======== Input material ========
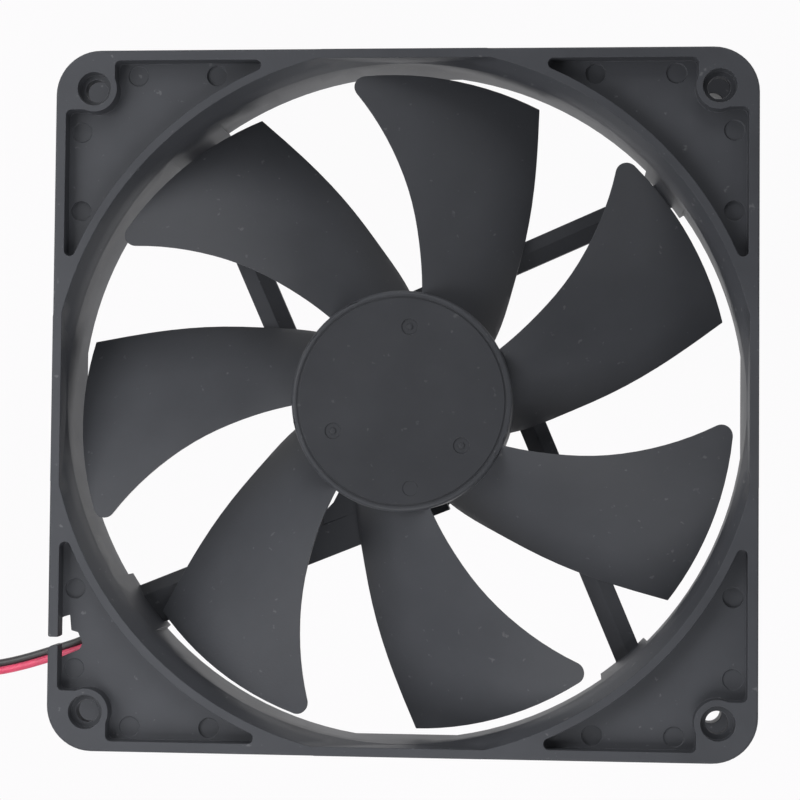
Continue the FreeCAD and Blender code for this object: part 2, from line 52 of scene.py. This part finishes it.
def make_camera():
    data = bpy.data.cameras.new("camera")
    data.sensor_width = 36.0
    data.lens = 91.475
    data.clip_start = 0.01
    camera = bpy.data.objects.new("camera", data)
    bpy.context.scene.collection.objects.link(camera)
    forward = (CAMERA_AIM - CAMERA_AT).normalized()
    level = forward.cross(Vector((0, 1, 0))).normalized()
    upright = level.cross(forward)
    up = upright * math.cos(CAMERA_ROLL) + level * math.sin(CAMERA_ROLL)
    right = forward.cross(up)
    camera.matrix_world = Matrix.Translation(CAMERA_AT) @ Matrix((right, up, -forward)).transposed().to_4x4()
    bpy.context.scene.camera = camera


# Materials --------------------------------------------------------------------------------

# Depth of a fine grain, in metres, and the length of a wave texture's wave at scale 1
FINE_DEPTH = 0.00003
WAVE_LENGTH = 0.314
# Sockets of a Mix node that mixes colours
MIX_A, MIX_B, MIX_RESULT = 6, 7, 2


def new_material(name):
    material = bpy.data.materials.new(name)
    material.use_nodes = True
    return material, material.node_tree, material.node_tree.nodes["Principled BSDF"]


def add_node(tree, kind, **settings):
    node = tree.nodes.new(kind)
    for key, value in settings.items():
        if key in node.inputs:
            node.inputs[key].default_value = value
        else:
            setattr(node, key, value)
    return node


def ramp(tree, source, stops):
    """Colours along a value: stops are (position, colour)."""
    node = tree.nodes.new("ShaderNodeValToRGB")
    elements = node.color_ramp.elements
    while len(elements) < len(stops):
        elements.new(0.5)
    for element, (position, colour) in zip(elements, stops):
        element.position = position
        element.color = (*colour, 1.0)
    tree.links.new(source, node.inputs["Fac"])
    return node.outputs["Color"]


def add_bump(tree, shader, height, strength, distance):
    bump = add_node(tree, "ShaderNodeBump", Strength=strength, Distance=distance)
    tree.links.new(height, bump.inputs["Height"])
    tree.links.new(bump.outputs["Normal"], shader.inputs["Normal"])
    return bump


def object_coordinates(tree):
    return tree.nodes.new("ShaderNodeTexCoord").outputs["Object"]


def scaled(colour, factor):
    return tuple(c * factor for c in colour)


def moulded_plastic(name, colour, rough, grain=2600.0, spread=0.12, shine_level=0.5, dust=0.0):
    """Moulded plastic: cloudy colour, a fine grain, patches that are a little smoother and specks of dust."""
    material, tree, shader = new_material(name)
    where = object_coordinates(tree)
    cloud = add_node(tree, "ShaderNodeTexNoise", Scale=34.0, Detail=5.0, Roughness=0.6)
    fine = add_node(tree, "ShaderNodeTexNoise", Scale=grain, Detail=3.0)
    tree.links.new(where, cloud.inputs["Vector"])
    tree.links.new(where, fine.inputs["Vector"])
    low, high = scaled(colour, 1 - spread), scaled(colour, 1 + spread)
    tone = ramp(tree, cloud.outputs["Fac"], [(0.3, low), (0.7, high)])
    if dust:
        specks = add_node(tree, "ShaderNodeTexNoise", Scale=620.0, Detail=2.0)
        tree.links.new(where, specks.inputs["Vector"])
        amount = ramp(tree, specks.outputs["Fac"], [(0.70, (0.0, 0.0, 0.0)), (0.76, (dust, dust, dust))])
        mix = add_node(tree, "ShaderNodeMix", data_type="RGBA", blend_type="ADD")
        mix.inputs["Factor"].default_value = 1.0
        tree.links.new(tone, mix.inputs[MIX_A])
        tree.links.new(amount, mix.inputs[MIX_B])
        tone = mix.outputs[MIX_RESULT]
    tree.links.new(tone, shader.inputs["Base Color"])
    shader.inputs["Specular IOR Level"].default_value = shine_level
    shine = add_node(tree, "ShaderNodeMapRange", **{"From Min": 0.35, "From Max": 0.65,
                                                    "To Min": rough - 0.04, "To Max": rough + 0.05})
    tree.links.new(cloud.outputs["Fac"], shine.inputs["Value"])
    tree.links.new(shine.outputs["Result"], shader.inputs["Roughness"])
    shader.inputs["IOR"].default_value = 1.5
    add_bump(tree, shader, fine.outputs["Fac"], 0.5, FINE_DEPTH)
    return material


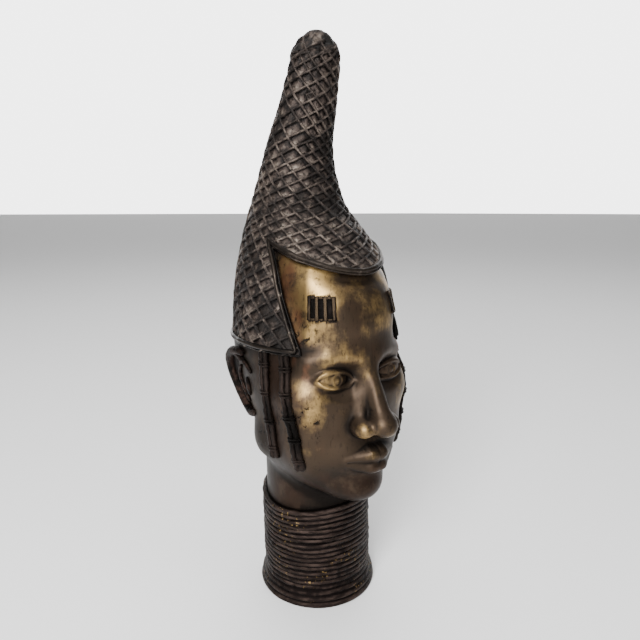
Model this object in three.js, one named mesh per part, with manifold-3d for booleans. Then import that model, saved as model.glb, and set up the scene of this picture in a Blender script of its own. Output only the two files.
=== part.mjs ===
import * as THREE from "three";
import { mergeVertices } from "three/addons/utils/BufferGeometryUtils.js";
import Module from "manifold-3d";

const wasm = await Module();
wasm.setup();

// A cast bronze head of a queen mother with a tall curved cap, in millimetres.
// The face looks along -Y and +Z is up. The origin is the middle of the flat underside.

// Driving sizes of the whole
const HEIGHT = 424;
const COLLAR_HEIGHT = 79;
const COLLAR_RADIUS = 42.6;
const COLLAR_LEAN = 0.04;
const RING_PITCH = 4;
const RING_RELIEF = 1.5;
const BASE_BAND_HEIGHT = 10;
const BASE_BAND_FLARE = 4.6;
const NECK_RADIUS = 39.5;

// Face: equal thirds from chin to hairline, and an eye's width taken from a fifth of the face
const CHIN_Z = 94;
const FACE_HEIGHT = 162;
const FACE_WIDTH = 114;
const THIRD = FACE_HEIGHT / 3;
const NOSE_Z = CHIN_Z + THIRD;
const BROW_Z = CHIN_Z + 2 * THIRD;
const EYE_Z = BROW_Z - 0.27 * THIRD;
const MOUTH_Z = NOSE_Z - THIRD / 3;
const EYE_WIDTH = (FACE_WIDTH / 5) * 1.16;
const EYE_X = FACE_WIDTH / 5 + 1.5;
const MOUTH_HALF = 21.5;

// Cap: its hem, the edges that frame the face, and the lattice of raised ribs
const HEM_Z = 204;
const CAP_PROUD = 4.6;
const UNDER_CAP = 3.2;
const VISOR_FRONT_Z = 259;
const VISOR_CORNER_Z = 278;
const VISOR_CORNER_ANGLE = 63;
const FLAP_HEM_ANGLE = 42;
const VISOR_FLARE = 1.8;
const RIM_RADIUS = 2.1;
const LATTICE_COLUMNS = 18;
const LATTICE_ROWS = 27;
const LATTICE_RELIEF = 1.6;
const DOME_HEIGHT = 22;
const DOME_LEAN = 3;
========
▸ What you need to do
Search the data for "Blender" and list every line in which it occurs.

▸ Task result
Continue the FreeCAD and Blender code for this object: part 2, from line 52 of scene.py. This part finishes it.
Model this object in three.js, one named mesh per part, with manifold-3d for booleans. Then import that model, saved as model.glb, and set up the scene of this picture in a Blender script of its own. Output only the two files.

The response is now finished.